Limongi: A Europa tem um problema grave, que é a pouca tolerância para com o imigrante. Tem dificuldade para assimilá-lo, ao mesmo tempo em que precisa dele. Há países que estão com crescimento negativo, como a Itália. Todo mundo sabe que eles precisam de mão de obra, mas não querem imigrantes. Vão acabar com déficit populacional. Todos os estudos mostram. Isso pode ser fonte de tensão política grande, mas qualquer projeção seria arriscada de como é que isso vai se resolver. Olhando para o que está acontecendo nos EUA e Europa, essas ideias de que o Brasil tem um sistema político problemático, que atrapalha a economia, a distribuição de renda, é história para boi dormir. Tudo se provou errado. Tivemos todas essas coisas sem reforma do sistema político.
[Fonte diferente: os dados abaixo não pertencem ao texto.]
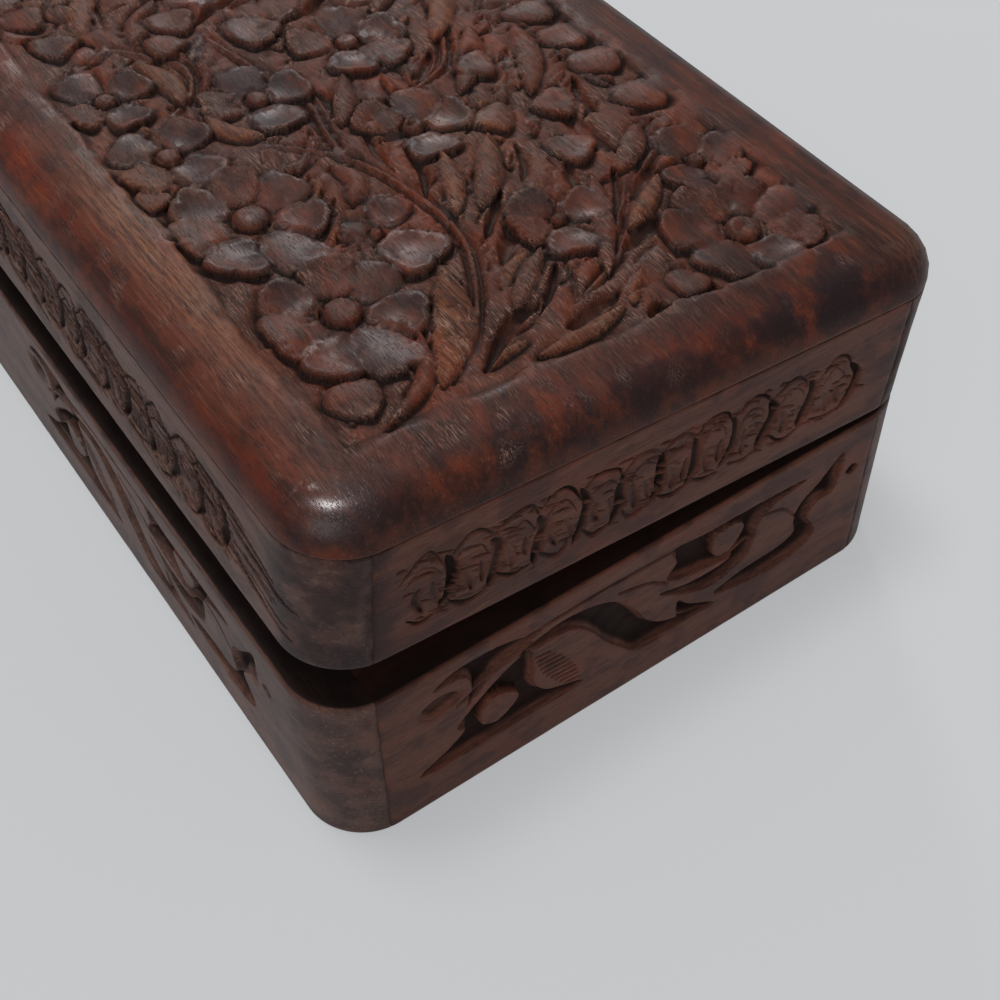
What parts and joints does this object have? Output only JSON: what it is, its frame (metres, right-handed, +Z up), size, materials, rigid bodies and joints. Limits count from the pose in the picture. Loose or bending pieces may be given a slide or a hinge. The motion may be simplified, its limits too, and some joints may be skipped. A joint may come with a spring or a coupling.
{
  "type": "trinket box",
  "caption": "Long wooden keepsake box with a carved, rear-hinged lid that stands slightly ajar; opens to one undivided compartment.",
  "frame": {"origin": "middle of the footprint, on the underside that the box stands on", "axes": "+Z up, +X along the long side to the box's right, -Y towards the front that opens; hinges at +Y"},
  "size_m": [0.204, 0.1061, 0.0663],
  "materials": {
    "rosewood_board": "waxed semi-gloss, hand carved",
    "rosewood_wall": "waxed satin, hand carved",
    "floor_board": "sanded, thinly stained",
    "brass": "dull pressed brass",
    "brass_screws": "turned brass, slotted",
    "steel_pins": "bright drawn wire"
  },
  "bodies": {
    "base": {"base_front_wall": "rosewood_wall", "base_rear_wall": "rosewood_wall", "base_left_wall": "rosewood_wall", "base_right_wall": "rosewood_wall", "floor_panel": "floor_board", "floor_pins": "steel_pins", "hinge_left_base_leaf": "brass", "hinge_left_pin": "brass", "hinge_left_base_screws": "brass_screws", "hinge_right_base_leaf": "brass", "hinge_right_pin": "brass", "hinge_right_base_screws": "brass_screws"},
    "lid": {"lid_board": "rosewood_board", "lid_front_wall": "rosewood_wall", "lid_rear_wall": "rosewood_wall", "lid_left_wall": "rosewood_wall", "lid_right_wall": "rosewood_wall", "hinge_left_lid_leaf": "brass", "hinge_left_lid_screws": "brass_screws", "hinge_right_lid_leaf": "brass", "hinge_right_lid_screws": "brass_screws"}
  },
  "joints": [
    {"name": "lid_hinge", "type": "hinge", "parent": "base", "child": "lid", "pos_m": [0, 0.0532, 0.03165], "axis": [-1, 0, 0], "range_deg": [-4.7, 175.3]}
  ]
}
Valor: E por que sistemas políticos tão vigorosos não conseguem dar uma resposta à crise?

Limongi: Esses sistemas políticos que sempre foram modelos estão embaralhados com um problema de decisão. O que pode mostrar que o sistema político é muito menos importante do que se pode achar. Há uma supervalorização das escolhas institucionais, uma expectativa de que se possa reformar tudo por modelos institucionais. Li recentemente uma citação do [Pierre] Rosanvallon [historiador francês], dizendo que logo depois da Revolução Francesa os caras começaram a falar em reforma das instituições, sempre com a expectativa de que assim se poderia eliminar todas as impurezas do sistema político. Estamos pensando isso até hoje.

Valor: Em meio a essa crise, os países emergentes têm reivindicado maior parte da governança global, mas há resistências dos ricos, que não lhes reconhecem maturidade institucional para dividir essa governança. Com que argumento se pode sustentar a justeza dessas reivindicações?

Limongi: Quem quer que olhe para o sistema político americano e seu desempenho recente colocará em questão essa ideia. O governo de Bush filho - aliás, imagina só se tivéssemos pai e filho eleitos em tão curto espaço de tempo em um país latino-americano - já começou com uma lambança institucional sem igual. Não se pode dizer que a eleição na Flórida esteve livre de fraudes e, mais, que as fraudes não influíram no resultado. Ao longo do seu governo, explodiram vários escândalos envolvendo financiadores das campanhas de Bush. Basta lembrar a Enron. Isso para não citar a invasão do Iraque, toda ela montada em relatórios discutíveis. Qual é a maturidade institucional do grande líder? E o pior é que não são só os republicanos. O livro do [Joseph] Stiglitz ["O Mundo em Queda Livre"], deveria ser leitura obrigatória. Mostra que os economistas que dirigiam os bancos que causaram a crise de 2008 foram convocados por Obama para resolvê-la. Não é apenas ideologia ou ideias básicas que guiam as políticas. São as pessoas. São os mesmos caras. E eles fizeram o que se esperava que fizessem: protegeram os bancos e deixaram os eleitores pagar a conta.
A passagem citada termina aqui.